Está 1-0, ganha o Felgueiras. E já houve golos anulados. Apesar do resultado, a alma salgueirista faz ouvir a sua voz e não perde uma oportunidade para provocar os visitados: “Saco azul, olé, olé, saco azul, olé, olé!” A festa fica maior quando o Salgueiros empata, pouco antes do intervalo. Nas bancadas há todo o tipo de gente, inclusive uma mãe que aproveita o tempo para tirar a papa Cerelac da mala para dar à filha, que aparenta ter entre três e quatro anos. O intervalo é altura também para Albertino brilhar. Hoje é suplente no Salgueiros, mas já foi titular na I Divisão durante vários anos. Jogam à bola na barra, de fora da área, e o vencedor parece indiscutível. Albertino, esse mesmo, acerta três em quatro remates. E o que falha é por muito pouco.
O antigo primodivisionário brilha ao intervalo, mas na segunda parte será outro a brilhar. É Bakero, do Felgueiras. Com um livre directo, dá a vantagem decisiva à equipa da casa.
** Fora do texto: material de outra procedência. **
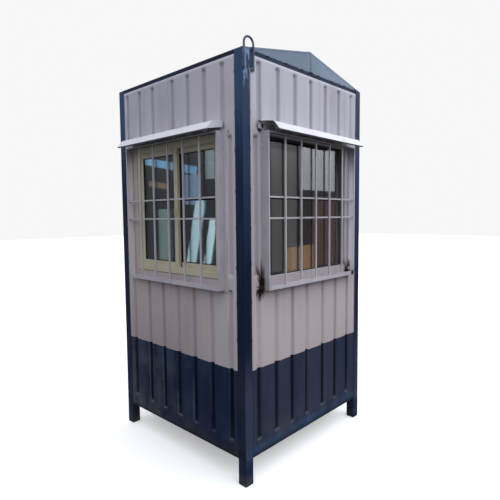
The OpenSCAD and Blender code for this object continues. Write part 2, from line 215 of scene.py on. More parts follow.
class Finish(Nodes):
    """A paint, metal, board or glass: a material and its node tree."""

    def __init__(self, name, **constants):
        self.material = bpy.data.materials.new(name)
        self.material.use_nodes = True
        super().__init__(self.material.node_tree, "Object")
        self.shader = self.tree.nodes["Principled BSDF"]
        self.give(**constants)

    def give(self, **sockets):
        """Feeds the surface shader's own sockets."""
        for socket, value in sockets.items():
            self.feed(self.shader.inputs[socket.replace("_", " ")], value)

    def surface(self, colour, rough, relief, strength, distance, **sockets):
        """Gives the colour, the roughness and a fine relief, and hands back the material."""
        depth = {"Strength": strength, "Distance": distance, "Height": relief}
        normal = self.node("Bump", {}, depth, out="Normal")
        self.give(Base_Color=colour, Roughness=rough, Normal=normal, **sockets)
        return self.material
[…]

Os felgueirenses voltam a fazer a festa e neste sonho de regresso aos grandes palcos nem o apagão faltou. O jogo esteve interrompido cerca de 45 minutos e alguns não estiveram para esperar, preferiram ir para casa ver o FC Porto. Os que ficaram não viram mais golos mas viveram o sonho até ao fim. A luz resistiu, o brilho ficou mais forte e o desejo de regressar aos Nacionais ganhou peso. Pelo menos para o lado do Felgueiras. E, tal como há 16 anos, a equipa da casa ganhou. Mas por 2-1 e não por 2-0 com bis de Lewis.